In fact, all barriers between real life and digital life seemed to collapse during the conference. In an audience full of laptops, iPhones, BlackBerries, and digital cameras, the volume of instant commentary created was enormous and baffling. But it wasn’t even just the audience: Adam Lindsay apparently live-posted much of his own panel directly to Twitter, between answering questions about LOLCode. And he wasn’t alone.

These layers of metacommentary were almost necessary for understanding the ROFLCon at all. At one point, I went up to the microphone at the end of a panel, to announce that audience members could organize interest-based dinners in our website’s forums. Someone yelled out from the audience: “Didn’t we already do that on Twitter?” (Twitter is a micro-blogging service where people can track each other’s thoughts and activities.)

The audience had self-organized; they had skipped right over the sanctioned forums. Since I had been running around for most of the day, sans screen, I had missed that entire subtext. The audience, at that point, was running their own experience to a remarkable degree. Their self-organizing skill was one of the highlights of the conference-certainly for me, and I hope for them as well.

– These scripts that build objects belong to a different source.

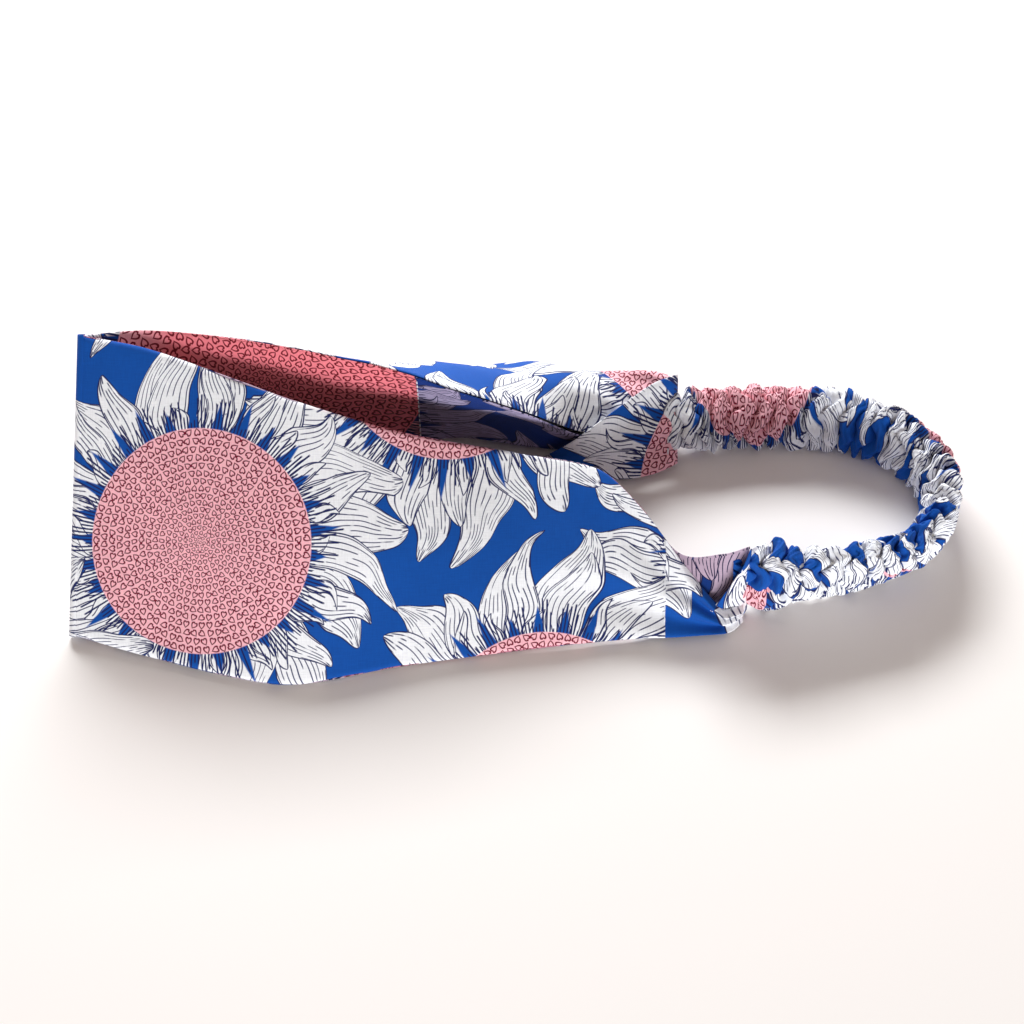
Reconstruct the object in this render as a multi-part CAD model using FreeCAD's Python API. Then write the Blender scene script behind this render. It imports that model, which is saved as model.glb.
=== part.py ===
"""A wide print headband, folded flat at the front and held closed by a gathered elastic casing.

Sizes are in millimetres. +X runs from the front crease to the back of the elastic, +Z is up, and the band lies
on the plane Z = 0. Each piece is one STEP file in the folder parts.
"""

import FreeCAD
import Part
import math
import os

# Overall sizes
LOOP_LENGTH = 251.0  # from the front crease to the back of the elastic loop
BAND_WIDTH = 86.0  # the band across the front crease

# Fabric
FABRIC = 0.6  # one layer
LAYER_GAP = 0.3  # between neighbouring layers
PITCH = FABRIC + LAYER_GAP

# Elastic and its casing
ELASTIC_WIDTH = 12.0
ELASTIC_THICKNESS = 1.0
CASING_THICKNESS = 7.0
CASING_WIDTH = ELASTIC_WIDTH + CASING_THICKNESS  # its flat sides are as wide as the elastic
CASING_WALL = 0.8
FAR_TILT, NEAR_TILT = 36.0, 102.0  # the casing's width against the level, at its two ends
SPAN_GAP = 0.3  # between the spans that the casing and the elastic are cut into
SPAN_CUTS = (0.0, 0.283, 0.715, 1.0)  # shares of the casing's length

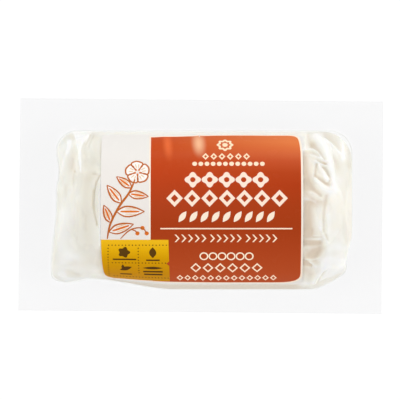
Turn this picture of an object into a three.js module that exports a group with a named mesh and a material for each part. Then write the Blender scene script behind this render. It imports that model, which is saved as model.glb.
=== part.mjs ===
// A short log of soft white cheese, vacuum sealed in a clear film pouch with a glossy label stuck on.
// Units are millimetres and +Z is up. The pouch lies flat on its back web, with the label up.
// The origin is the middle of the pouch's underside, and +X runs along the log.

import * as THREE from "three";

// The film: a pocket web pulled tight over the log and a flat back web, sealed together all round.
const FILM_LENGTH = 109;
const FILM_WIDTH = 63.8;
const FILM_THICKNESS = 0.5;
const FILM_FILLET = 2.5;

// The log: upright sides up to the widest level, and a half-oval dome over them.
const LOG_LENGTH = 87.8;
const LOG_WIDTH = 47;
const LOG_HEIGHT = 31;
const WIDEST_LEVEL = 12.5;
const END_ROUNDING = 6.5;
const TOP_CORNER_RADIUS = 15;
const CORNER_RADIUS = { rightBack: 6.5, rightFront: 9.5, leftBack: 4.5, leftFront: 4.5 };

// The log lies a little off the pouch's middle and slightly askew. Its front left side is slimmer, low down
// most of all, so that it stands steeper there.
const LOG_SHIFT = { x: 1, y: -1.25 };
const LOG_TURN = THREE.MathUtils.degToRad(0.55);
const SLIM_DEPTH = 3.3;
const SLIM_START = -8;
const SLIM_RUN = 27;
const SLIM_SHARPNESS = 6;

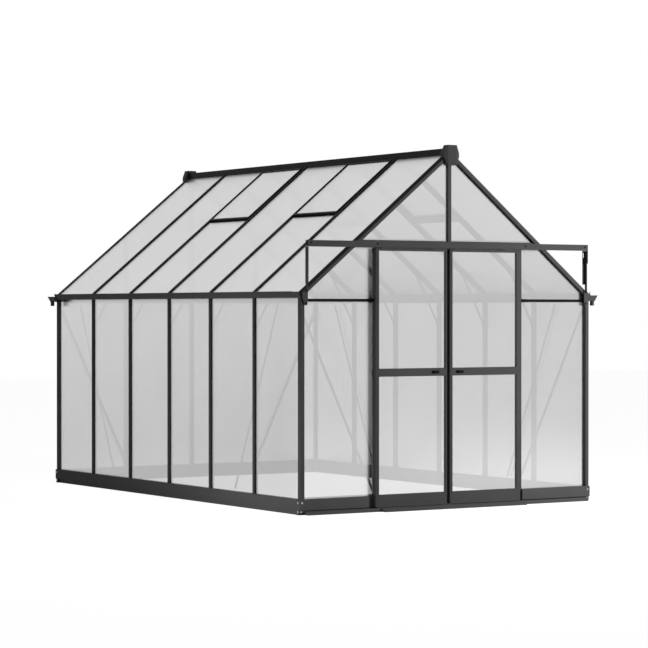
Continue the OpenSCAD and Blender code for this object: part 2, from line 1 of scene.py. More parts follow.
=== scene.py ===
import json
import math
import bmesh
import bpy
import numpy as np
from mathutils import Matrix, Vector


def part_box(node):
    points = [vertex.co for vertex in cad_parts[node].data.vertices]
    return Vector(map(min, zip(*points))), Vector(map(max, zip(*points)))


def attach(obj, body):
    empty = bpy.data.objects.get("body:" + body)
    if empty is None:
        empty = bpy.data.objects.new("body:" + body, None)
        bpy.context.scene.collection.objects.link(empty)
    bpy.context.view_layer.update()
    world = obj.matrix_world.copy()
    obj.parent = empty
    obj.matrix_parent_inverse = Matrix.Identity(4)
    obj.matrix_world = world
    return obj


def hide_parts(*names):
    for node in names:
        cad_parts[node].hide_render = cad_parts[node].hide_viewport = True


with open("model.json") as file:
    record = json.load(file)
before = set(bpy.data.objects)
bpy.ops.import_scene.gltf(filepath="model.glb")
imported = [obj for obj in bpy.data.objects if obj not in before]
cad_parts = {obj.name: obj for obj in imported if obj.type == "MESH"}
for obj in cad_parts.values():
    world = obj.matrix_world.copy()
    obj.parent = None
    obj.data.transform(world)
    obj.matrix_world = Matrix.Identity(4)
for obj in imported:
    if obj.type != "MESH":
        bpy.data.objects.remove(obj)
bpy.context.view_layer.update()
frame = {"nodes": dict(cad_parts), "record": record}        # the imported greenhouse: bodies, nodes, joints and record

mm = 0.001  # sizes below are in millimetres unless a note says metres


def linearColour(hexText):
    # sRGB hex to the linear numbers that shaders use
    parts = [int(hexText[i:i + 2], 16) / 255 for i in (1, 3, 5)]
    return [v / 12.92 if v <= 0.04045 else ((v + 0.055) / 1.055) ** 2.4 for v in parts] + [1.0]


def addNode(tree, kind, settings=None, links=None):
    # one node: settings go to its properties or its sockets, links join its sockets to others
    node = tree.nodes.new(kind)
    for name, value in (settings or {}).items():
        if isinstance(name, int) or name in node.inputs:
            node.inputs[name].default_value = value
        else:
            setattr(node, name, value)
    for name, socket in (links or {}).items():
        tree.links.new(socket, node.inputs[name])
    return node


def newMaterial(name):
    material = bpy.data.materials.new(name)
    material.use_nodes = True
    material.node_tree.nodes.clear()
    return material, material.node_tree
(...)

Then again, I think that people who weren’t tuned into these substreams ended up feeling a slightly lost. At the end of the first day, a few audience members came up to me, wondering where the main dinners for the evening would be held. Since I hadn’t been tuned in to Twitter, and the forums were vacant, I didn’t know, and neither did they. When I exited into the lobby, I realized that someone (a few ROFLCon team members, I later discovered) had self-organized a solution: a manila folder with main dinner hangouts scrawled in black sharpie, taped to a concrete column. Although the solution ended up coming from the ROFLCon team, it could have come from anyone: another instance of digital/real life spontaneous interfacing.

So what is it like to stand at the front of a room full of digital natives? Surreal. But also exciting. The audience at ROFLCon was far more than just an audience. They were members of a network that was enthusiastically manifesting itself both online and off. Almost invariably, they were there at the conference (in real life) because they’d heard about it on the internet. They wanted to be there, make friends there, fill their blogs and streams and feeds up with information about the conference. They were out in full force, and that made it so thrilling to be right out there with them.

If you had asked me two weeks ago what I expected from the conference, I would have predicted a lot more negative commentary. But the amazing thing about standing up in front of a throng of self-publishing people (young and old alike) is that later, after it’s all over, you get to hear what they really think, unfiltered by the unbias of journalism. It’s not always pretty. But I think it’s real. And, whatever else it might be, it’s intoxicating to know that you were at the front of a room of full of people who were paying attention.